While the message was also tweeted in English, a Western official said the Arabic version was interpreted locally as an attempt to “communicate directly” with Saudi people—a serious infraction in the eyes of the kingdom. Canada refused to delete it, the sources told AFP, and the embassy’s once low-profile Twitter account has seen its following jump from a few hundred to more than 12,000.

The contentious Arabic message has seen thousands of retweets.

Saudi officials privately insist that polite, closed-door engagement is a more effective diplomatic tool than public denunciations of the kingdom, long condemned for its human rights record. “Using a megaphone to shout criticism may not work,” another Western official told AFP. “But who in the [Saudi] government do we talk to about human rights? There are no clear channels of engagement.”

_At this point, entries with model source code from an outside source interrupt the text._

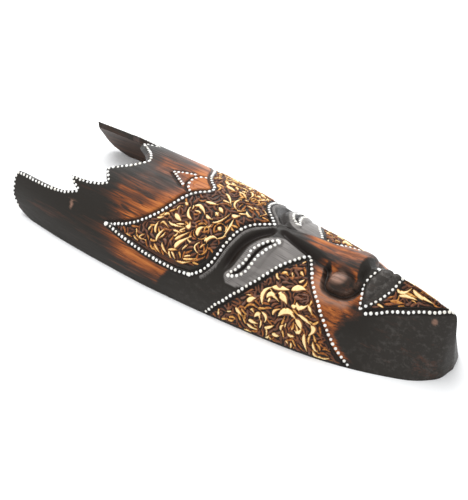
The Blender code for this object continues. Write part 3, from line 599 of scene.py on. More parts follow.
# The main strokes of the scrollwork, drawn after the photograph on the side towards the camera.
# Each is its start, middle and end in mm (round from the ridge, along the mask), its width in mm
# and its gold.
scrollwork = {
    "ground": 1.5 * mm,          # depth of the ground
    "rise": 2.2 * mm,            # strokes above the ground
    "mainShare": 1.28,           # how much of its room a main stroke takes
    "lean": 0.20,                # how far the gold lies towards the crown, a painted highlight on the lit side of each stroke, and its half width
    "core": 0.80,
    "fillWidth": (0.60 * mm, 1.60 * mm),
    "fillLength": (3.5 * mm, 8.5 * mm),
    "leastRoom": 1.00 * mm,
    "fills": 300,
    "shades": (0.0, 0.14, 0.34, 0.62, 0.9),
    "shadeShares": (0.50, 0.22, 0.14, 0.09, 0.05),
    "leaf": [
        (-58, 53, -55, 50, -58, 43, 2.7, 0.8), (-52, 46, -53, 38, -50, 28, 2.5, 1),
        (-51, 38, -49, 32, -47, 28, 2.2, 1), (-48, 27, -48, 23, -43, 25, 5.4, 1),
        (-56, 31, -55, 27, -52, 25, 1.8, 0.8), (-65, 30, -61, 27, -52, 20, 3.9, 0.9),
        (-71, 25, -67, 25, -55, 16, 5.3, 1), (-71, 19, -67, 17, -63, 15, 1.9, 1),
        (-74, 42, -78, 38, -81, 32, 3.0, 0.9), (-78, 50, -81, 45, -84, 39, 2.7, 0.7),
        (-80, 50, -83, 46, -85, 41, 1.8, 0.5), (-77, 33, -75, 28, -73, 23, 2.7, 0.8),
        (-77, 29, -79, 25, -82, 22, 2.5, 0.9), (-83, 20, -82, 13, -77, 6, 2.5, 0.9),
        (-78, 14, -76, 8, -71, 0, 2.7, 0.8), (-77, 6, -70, -3, -65, -6, 1.9, 0.4),
        (-56, 5, -63, 7, -66, -1, 2.2, 1), (-61, 2, -58, 1, -54, -1, 1.8, 0.9),
        (-66, -1, -61, -5, -53, -3, 1.9, 0.6), (-53, 1, -49, -1, -45, -6, 3.6, 1),
        (-51, 10, -46, 12, -41, 9, 5.7, 0.95), (-48, 15, -40, 15, -37, 8, 1.6, 0.25),
        (-40, 6, -38, 4, -35, 4, 1.7, 0.9), (-40, 25, -36, 32, -28, 34, 3.4, 1),
        (-31, 31, -28, 31, -26, 33, 1.6, 0.9), (-27, 31, -24, 24, -30, 15, 4.1, 1),
        (-31, 27, -30, 24, -30, 19, 2.2, 1), (-29, 14, -30, 11, -30, 8, 2.5, 1),
        (-28, 42, -28, 39, -29, 37, 3.0, 0.9), (-38, 45, -34, 45, -32, 42, 1.8, 0.8),
        (-42, 44, -44, 39, -46, 34, 5.3, 1), (-49, 54, -46, 52, -46, 49, 3.6, 0.8),
        (-68, 53, -63, 56, -56, 56, 3.4, 0.9), (-69, 62, -66, 62, -64, 61, 2.5, 0.9),
        (-75, 49, -68, 49, -61, 46, 3.6, 1), (-71, 47, -66, 44, -63, 44, 2.1, 0.9),
        (-74, 64, -79, 68, -79, 60, 1.9, 0.9), (-73, 76, -75, 74, -79, 73, 2.2, 0.9),
        (-80, 76, -82, 72, -83, 67, 1.9, 0.8), (-82, 85, -82, 81, -83, 76, 1.9, 0.7),
        (-73, 62, -75, 59, -78, 57, 1.6, 0.5), (-70, 43, -71, 39, -75, 38, 3.0, 0.15),
        (-16, 32, -21, 33, -25, 34, 3.0, 0.2), (-69, 36, -70, 33, -73, 31, 2.4, 0.12),
        (-55, 10, -56, 13, -55, 16, 1.8, 0.3), (-17, 24, -16, 17, -14, 11, 4.0, 1),
        (-14, 11, -9, 5, -9, -3, 2.2, 0.35), (-17, 8, -17, 4, -19, 1, 4.0, 1),
        (-23, 7, -23, 5, -23, 4, 4.2, 1), (-28, 14, -31, 11, -30, 6, 2.5, 1),
        (-33, 5, -28, -2, -15, -6, 2.4, 1), (-16, -8, -16, -12, -12, -15, 5.1, 1),
        (-19, -12, -30, -14, -41, -13, 2.8, 1), (-34, -5, -34, -6, -34, -7, 4.3, 1),
        (-35, -12, -31, -12, -27, -10, 1.6, 0.9), (-41, -4, -37, -1, -32, -1, 2.2, 0.45),
        (-53, -1, -46, -3, -44, -9, 3.5, 1), (-44, -9, -41, -13, -37, -15, 2.0, 0.9),
        (7, -3, -3, -2, -8, -8, 2.8, 1), (-8, -8, -8, -12, -3, -15, 1.8, 0.8),
        (-4, -8, -1, -8, 2, -8, 1.6, 0.6), (3, 14, 0, 7, -8, -1, 2.5, 1),
        (7, 13, 14, 10, 17, 4, 2.0, 0.45), (17, 4, 16, 0, 12, -5, 1.9, 0.9),
        (8, -5, 9, -8, 10, -10, 2.2, 0.9), (2, -12, 3, -17, 2, -21, 2.4, 0.9),
        (-4, -17, -7, -21, -7, -26, 2.5, 1), (6, -19, 5, -22, 7, -24, 2.2, 0.9),
        (9, -26, 8, -33, -1, -30, 2.2, 0.9), (24, -12, 18, -18, 28, -20, 1.8, 0.7),
        (15, -8, 20, -8, 21, -11, 1.8, 0.8), (15, -26, 22, -24, 27, -24, 2.2, 0.6),
        (-3, -28, -1, -21, -1, -16, 1.8, 0.25),
        (-46, 17, -40, 14, -38, 8, 1.3, 0.8), (-38, 8, -41, 3, -47, 2, 1.3, 0.6),
        (-47, 2, -52, 4, -54, 10, 1.3, 0.7), (-54, 10, -52, 15, -46, 17, 1.3, 0.5),
        (-34, -1, -30, -3, -29, -7, 1.2, 0.7), (-29, -7, -31, -11, -35, -11, 1.2, 0.5),
    ],
    "cheek": [
        (-75, -80, -65, -77, -57, -82, 4.8, 1), (-57, -82, -54, -90, -51, -98, 5.7, 1),
        (-68, -82, -63, -85, -65, -94, 5.0, 1), (-71, -85, -68, -85, -66, -85, 3.0, 0.9),
        (-59, -91, -59, -97, -63, -102, 7.0, 1), (-50, -101, -45, -106, -43, -112, 6.4, 1),
        (-62, -107, -62, -110, -60, -111, 4.2, 1), (-57, -110, -60, -116, -54, -121, 5.0, 1),
        (-54, -121, -57, -125, -60, -128, 3.3, 0.9), (-77, -99, -69, -106, -71, -116, 6.3, 1),
        (-71, -116, -73, -121, -78, -124, 5.9, 1), (-78, -124, -82, -122, -81, -118, 3.5, 1),
        (-88, -106, -85, -105, -82, -107, 3.1, 0.9), (-87, -113, -88, -116, -87, -120, 3.5, 0.9),
        (-97, -98, -96, -102, -95, -105, 4.0, 1), (-101, -95, -102, -97, -103, -99, 1.9, 0.9),
        (-66, -116, -67, -124, -70, -131, 3.5, 1), (-70, -131, -73, -135, -80, -132, 5.2, 1),
        (-80, -128, -88, -130, -96, -134, 4.0, 1), (-88, -134, -82, -133, -75, -134, 2.3, 0.7),
        (-84, -137, -90, -140, -91, -143, 3.3, 0.9), (-92, -139, -97, -145, -93, -155, 3.8, 0.9),
        (-88, -147, -86, -150, -87, -155, 1.9, 0.45), (-89, -65, -81, -70, -82, -82, 2.4, 0.5),
        (-82, -82, -84, -88, -90, -88, 4.0, 1), (-90, -77, -86, -80, -90, -83, 4.4, 1),
        (-86, -71, -85, -73, -87, -75, 2.8, 0.9), (-80, -66, -77, -68, -73, -72, 5.7, 1),
        (-93, -56, -93, -60, -96, -64, 4.9, 0.9), (-96, -72, -96, -76, -95, -81, 3.7, 1),
        (-100, -71, -101, -76, -101, -83, 3.8, 1), (-95, -89, -92, -94, -87, -98, 3.1, 0.9),
        (-108, -69, -108, -75, -108, -81, 2.3, 0.9), (-42, -84, -39, -87, -40, -91, 3.5, 0.7),
        (-40, -92, -40, -96, -36, -95, 3.0, 0.3), (-31, -99, -31, -101, -33, -104, 3.1, 0.9),
        (-40, -103, -38, -105, -35, -106, 2.8, 0.9), (-31, -90, -29, -96, -25, -100, 3.5, 0.2),
        (-79, -94, -75, -94, -70, -99, 3.1, 0.8), (-95, -112, -96, -114, -98, -115, 2.3, 0.9),
        (-50, -83, -53, -89, -49, -88, 4.0, 0.12), (-55, -107, -53, -109, -52, -115, 3.8, 0.15),
        (-76, -58, -71, -62, -67, -67, 3.1, 0.25), (-83, -142, -81, -144, -82, -147, 2.6, 0.3),
    ],
    "chin": [
        (-10, -187, -12, -194, -4, -199, 3.6, 1), (-16, -192, -13, -198, -11, -208, 4.2, 1),
        (-4, -201, -6, -209, -5, -222, 4.6, 1), (-23, -186, -22, -192, -20, -199, 4.2, 0.45),
        (-18, -183, -13, -184, -9, -186, 3.4, 0.3), (-10, -196, -10, -201, -9, -207, 2.9, 0.6),
        (-28, -182, -26, -187, -24, -192, 2.7, 0.25),
    ],
}


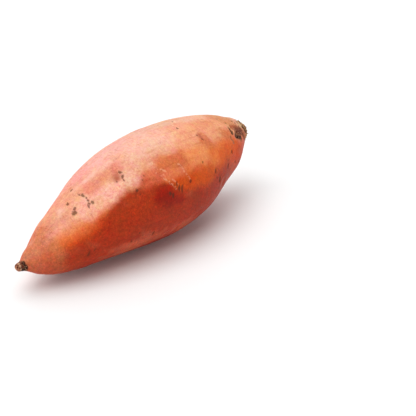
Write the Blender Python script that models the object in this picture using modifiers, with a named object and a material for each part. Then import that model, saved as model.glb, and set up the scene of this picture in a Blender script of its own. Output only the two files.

The Saudi information ministry’s Center for International Communication did not respond to a request for comment.

In recent weeks, the kingdom has detained a number of human rights and women campaigners, some of them accused of undermining national security, with scant public information about their whereabouts or the legal status of their cases.

Canada is hardly the first country to be censured for speaking up. In March 2015, Saudi Arabia recalled its ambassador from Stockholm over criticism by the Swedish foreign minister of Riyadh’s human rights record.

And the kingdom appears to have scaled back its dealings with some German companies amid a diplomatic spat with Berlin, sources say.

But for Western nations, the choices are clear-cut. “If the objective is to preserve business contracts then public criticism is not a means to engage,” said Momani. “But if the intention is to support political liberalization and civil society actors then public criticism is important to signal to domestic actors and the international community that Saudi policies are unacceptable.”